** Start Extracted entries **

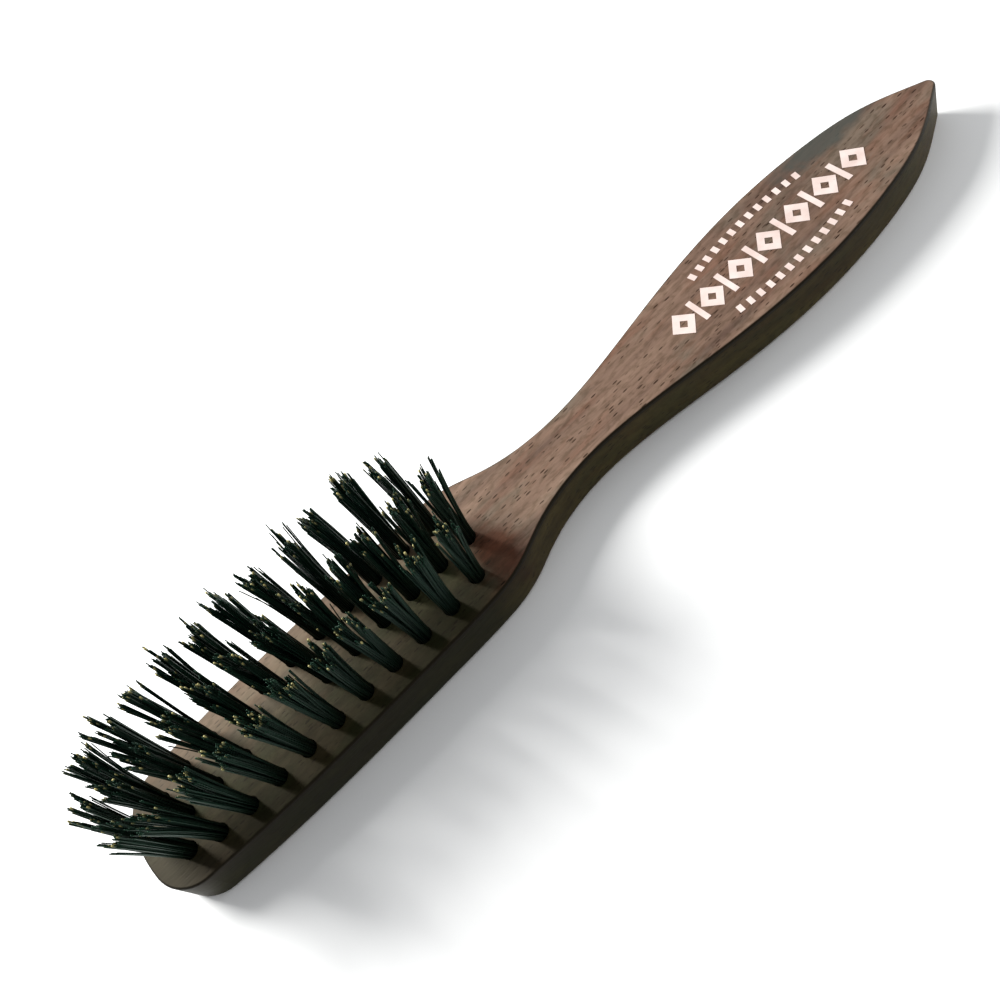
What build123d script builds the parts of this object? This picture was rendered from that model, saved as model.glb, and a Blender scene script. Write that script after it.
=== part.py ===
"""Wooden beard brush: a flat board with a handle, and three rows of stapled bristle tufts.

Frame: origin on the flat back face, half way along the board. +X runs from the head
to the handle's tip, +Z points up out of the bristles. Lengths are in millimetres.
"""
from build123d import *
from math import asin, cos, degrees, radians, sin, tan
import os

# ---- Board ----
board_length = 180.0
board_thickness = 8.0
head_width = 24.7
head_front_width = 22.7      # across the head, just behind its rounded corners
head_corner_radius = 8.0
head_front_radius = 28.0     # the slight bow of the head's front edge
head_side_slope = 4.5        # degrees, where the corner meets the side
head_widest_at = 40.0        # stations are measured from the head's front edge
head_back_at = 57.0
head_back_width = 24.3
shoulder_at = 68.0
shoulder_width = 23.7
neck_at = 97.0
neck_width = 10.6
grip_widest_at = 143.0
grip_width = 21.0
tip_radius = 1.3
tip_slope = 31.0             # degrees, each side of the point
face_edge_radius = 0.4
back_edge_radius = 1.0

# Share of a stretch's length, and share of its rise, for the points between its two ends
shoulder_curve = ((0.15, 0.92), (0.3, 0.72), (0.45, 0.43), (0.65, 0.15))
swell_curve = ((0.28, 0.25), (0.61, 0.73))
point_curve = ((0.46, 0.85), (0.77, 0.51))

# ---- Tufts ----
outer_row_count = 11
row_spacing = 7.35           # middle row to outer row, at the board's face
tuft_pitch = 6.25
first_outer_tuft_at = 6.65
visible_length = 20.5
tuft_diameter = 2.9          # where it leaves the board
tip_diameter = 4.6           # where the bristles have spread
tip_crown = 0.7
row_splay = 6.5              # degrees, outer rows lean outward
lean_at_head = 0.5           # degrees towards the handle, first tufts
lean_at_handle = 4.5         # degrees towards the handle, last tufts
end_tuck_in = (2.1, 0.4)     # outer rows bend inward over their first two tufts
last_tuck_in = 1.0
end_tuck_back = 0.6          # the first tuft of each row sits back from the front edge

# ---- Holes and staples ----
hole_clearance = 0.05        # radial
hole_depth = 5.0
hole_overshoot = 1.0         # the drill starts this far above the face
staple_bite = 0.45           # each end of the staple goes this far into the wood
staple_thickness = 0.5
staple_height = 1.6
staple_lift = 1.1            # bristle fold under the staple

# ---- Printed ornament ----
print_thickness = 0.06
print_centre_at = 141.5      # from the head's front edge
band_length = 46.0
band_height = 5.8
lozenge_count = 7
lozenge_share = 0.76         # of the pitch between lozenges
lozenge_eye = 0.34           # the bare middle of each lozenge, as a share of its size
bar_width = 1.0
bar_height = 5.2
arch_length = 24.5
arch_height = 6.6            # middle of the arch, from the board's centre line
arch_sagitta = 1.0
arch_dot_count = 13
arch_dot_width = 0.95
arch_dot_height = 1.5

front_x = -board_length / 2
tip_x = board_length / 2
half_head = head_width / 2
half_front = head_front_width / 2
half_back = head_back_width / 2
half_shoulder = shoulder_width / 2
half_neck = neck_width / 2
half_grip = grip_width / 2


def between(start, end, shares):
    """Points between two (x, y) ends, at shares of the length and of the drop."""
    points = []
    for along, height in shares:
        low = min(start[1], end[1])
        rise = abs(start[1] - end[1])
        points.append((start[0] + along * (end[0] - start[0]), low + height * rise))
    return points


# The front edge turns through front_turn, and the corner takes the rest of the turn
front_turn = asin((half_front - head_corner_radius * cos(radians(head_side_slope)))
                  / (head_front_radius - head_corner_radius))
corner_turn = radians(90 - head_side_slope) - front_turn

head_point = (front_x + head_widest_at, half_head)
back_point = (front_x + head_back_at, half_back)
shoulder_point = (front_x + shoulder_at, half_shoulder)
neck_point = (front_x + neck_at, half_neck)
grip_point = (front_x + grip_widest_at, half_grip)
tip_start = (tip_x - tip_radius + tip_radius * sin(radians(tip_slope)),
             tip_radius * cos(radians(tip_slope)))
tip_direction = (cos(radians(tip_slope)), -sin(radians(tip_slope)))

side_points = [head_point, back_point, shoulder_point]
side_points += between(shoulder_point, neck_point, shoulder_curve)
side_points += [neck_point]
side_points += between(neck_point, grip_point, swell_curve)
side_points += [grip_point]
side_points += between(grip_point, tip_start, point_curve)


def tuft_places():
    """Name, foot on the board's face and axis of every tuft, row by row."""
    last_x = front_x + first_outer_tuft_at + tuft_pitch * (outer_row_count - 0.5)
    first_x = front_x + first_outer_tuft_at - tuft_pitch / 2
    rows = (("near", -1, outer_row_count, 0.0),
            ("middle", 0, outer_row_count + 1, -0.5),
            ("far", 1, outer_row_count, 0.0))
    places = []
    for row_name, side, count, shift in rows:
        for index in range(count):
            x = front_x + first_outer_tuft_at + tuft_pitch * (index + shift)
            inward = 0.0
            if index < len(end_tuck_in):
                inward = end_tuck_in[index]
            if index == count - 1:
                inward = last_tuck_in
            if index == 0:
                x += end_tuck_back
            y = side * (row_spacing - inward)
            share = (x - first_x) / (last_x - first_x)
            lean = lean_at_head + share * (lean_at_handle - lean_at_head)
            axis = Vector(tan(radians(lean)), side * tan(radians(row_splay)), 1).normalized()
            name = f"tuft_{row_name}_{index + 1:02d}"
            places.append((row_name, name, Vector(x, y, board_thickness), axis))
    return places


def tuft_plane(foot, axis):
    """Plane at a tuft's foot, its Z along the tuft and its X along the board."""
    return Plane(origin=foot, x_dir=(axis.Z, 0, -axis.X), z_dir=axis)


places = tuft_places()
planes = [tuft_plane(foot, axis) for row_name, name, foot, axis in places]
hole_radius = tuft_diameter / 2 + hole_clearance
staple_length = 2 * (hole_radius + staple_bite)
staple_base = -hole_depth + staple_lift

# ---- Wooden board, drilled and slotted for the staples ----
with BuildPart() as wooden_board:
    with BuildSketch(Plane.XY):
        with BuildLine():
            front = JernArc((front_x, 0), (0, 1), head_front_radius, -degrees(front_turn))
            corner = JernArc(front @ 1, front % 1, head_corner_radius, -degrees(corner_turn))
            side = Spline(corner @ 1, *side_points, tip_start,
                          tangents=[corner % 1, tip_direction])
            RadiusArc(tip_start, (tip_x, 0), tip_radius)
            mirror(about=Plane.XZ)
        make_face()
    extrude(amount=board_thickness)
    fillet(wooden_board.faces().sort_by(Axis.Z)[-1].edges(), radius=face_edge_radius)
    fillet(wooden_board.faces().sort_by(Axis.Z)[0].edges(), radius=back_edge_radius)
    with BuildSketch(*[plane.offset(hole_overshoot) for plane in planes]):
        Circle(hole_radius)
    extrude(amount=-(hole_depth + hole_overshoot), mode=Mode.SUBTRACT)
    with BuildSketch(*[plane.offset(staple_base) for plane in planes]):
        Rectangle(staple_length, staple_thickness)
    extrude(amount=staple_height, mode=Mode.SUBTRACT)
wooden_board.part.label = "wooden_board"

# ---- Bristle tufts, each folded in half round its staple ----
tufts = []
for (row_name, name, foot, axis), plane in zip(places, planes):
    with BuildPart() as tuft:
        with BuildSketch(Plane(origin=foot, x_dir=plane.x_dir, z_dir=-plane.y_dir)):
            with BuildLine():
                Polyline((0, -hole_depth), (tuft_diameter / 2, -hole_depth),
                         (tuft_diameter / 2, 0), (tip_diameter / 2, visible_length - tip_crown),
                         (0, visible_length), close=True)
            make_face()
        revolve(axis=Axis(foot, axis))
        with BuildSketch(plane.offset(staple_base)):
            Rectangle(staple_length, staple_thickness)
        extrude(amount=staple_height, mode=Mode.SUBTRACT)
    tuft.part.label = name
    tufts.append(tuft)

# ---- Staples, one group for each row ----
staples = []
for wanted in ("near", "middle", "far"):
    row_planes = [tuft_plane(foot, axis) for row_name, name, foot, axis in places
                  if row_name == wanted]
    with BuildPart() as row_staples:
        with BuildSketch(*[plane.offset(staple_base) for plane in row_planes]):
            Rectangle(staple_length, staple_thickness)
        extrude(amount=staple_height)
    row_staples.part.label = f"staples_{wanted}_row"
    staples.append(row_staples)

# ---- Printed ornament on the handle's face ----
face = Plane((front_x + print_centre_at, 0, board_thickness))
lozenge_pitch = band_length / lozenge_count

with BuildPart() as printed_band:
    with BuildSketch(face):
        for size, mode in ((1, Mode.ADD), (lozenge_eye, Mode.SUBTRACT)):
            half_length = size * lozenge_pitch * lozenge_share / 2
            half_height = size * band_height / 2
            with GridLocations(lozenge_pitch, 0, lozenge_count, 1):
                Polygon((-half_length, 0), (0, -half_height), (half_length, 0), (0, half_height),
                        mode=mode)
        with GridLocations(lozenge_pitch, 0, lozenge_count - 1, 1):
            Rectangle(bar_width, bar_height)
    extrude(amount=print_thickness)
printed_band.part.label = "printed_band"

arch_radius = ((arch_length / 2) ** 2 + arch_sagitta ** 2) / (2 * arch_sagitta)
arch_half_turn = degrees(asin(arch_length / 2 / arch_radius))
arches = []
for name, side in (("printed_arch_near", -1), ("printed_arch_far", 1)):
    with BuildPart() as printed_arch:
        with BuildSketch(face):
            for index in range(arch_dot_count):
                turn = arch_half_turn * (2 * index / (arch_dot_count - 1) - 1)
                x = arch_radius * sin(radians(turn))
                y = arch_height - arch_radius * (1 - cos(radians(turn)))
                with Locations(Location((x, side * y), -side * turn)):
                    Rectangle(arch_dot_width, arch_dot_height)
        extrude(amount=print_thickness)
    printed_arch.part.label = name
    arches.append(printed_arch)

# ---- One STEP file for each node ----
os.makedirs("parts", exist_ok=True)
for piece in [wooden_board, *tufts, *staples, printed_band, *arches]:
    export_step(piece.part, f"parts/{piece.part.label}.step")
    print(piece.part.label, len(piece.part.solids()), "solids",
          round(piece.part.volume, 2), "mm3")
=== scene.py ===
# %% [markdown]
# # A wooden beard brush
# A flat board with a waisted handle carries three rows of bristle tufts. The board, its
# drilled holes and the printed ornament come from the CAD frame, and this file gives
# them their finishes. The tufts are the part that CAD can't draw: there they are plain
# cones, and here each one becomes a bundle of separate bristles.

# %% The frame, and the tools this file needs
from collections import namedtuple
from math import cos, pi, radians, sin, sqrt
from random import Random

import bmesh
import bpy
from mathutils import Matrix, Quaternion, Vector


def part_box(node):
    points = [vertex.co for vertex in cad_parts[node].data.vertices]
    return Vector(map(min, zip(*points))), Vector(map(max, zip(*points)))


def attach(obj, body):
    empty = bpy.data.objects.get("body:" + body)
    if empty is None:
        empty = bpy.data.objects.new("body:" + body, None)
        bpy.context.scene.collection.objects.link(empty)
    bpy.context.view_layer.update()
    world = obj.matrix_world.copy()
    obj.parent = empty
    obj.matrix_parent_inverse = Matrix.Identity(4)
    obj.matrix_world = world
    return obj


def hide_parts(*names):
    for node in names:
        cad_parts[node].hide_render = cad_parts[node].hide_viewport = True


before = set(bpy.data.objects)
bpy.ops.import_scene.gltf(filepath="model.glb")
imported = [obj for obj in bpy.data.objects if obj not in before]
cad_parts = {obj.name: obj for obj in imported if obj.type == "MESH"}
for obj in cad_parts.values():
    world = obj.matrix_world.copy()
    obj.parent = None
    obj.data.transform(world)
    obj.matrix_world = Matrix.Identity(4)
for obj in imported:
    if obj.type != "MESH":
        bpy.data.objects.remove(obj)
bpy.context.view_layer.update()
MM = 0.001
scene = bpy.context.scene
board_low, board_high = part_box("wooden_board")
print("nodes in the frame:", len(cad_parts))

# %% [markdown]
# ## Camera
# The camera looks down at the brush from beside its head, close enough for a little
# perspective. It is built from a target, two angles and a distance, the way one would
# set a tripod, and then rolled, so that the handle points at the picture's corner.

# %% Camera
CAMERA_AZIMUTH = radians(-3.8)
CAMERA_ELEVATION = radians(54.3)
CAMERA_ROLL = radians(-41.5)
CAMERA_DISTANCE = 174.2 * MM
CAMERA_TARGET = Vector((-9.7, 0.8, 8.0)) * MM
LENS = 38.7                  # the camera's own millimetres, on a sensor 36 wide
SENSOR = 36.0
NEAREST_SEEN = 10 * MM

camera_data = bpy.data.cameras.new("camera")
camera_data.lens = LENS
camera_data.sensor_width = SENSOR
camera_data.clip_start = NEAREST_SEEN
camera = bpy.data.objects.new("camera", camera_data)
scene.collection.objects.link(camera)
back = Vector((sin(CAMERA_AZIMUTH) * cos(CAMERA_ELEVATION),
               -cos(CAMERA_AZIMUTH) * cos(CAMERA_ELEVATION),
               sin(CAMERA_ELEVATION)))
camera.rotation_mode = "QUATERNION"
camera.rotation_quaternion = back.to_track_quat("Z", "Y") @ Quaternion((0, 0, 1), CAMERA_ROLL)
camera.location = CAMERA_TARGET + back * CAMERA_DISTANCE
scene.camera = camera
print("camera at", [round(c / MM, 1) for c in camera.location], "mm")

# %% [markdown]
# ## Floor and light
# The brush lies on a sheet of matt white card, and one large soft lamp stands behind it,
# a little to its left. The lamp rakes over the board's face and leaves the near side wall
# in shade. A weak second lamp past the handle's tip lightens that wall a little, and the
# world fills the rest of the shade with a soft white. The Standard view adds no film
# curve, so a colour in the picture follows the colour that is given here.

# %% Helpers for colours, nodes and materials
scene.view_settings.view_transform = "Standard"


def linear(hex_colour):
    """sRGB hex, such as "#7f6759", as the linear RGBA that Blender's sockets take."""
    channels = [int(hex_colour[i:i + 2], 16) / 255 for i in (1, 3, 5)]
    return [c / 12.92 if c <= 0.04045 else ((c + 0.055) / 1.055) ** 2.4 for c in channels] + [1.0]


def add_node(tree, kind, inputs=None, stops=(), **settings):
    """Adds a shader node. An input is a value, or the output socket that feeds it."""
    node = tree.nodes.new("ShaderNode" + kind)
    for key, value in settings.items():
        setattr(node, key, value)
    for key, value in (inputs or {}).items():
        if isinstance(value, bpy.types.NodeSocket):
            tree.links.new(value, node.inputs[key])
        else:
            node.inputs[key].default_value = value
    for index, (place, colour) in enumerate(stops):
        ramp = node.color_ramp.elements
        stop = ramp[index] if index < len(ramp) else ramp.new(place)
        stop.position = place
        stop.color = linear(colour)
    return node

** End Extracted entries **
** Start Extracted entries **

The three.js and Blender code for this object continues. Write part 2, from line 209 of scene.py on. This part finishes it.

** End Extracted entries **

Extract the lines of the preceding material that run from the line with "What build123d script" through the line with "stapled bristle tufts.", inclusive, reproducing them exactly and adding nothing.

What build123d script builds the parts of this object? This picture was rendered from that model, saved as model.glb, and a Blender scene script. Write that script after it.
=== part.py ===
"""Wooden beard brush: a flat board with a handle, and three rows of stapled bristle tufts.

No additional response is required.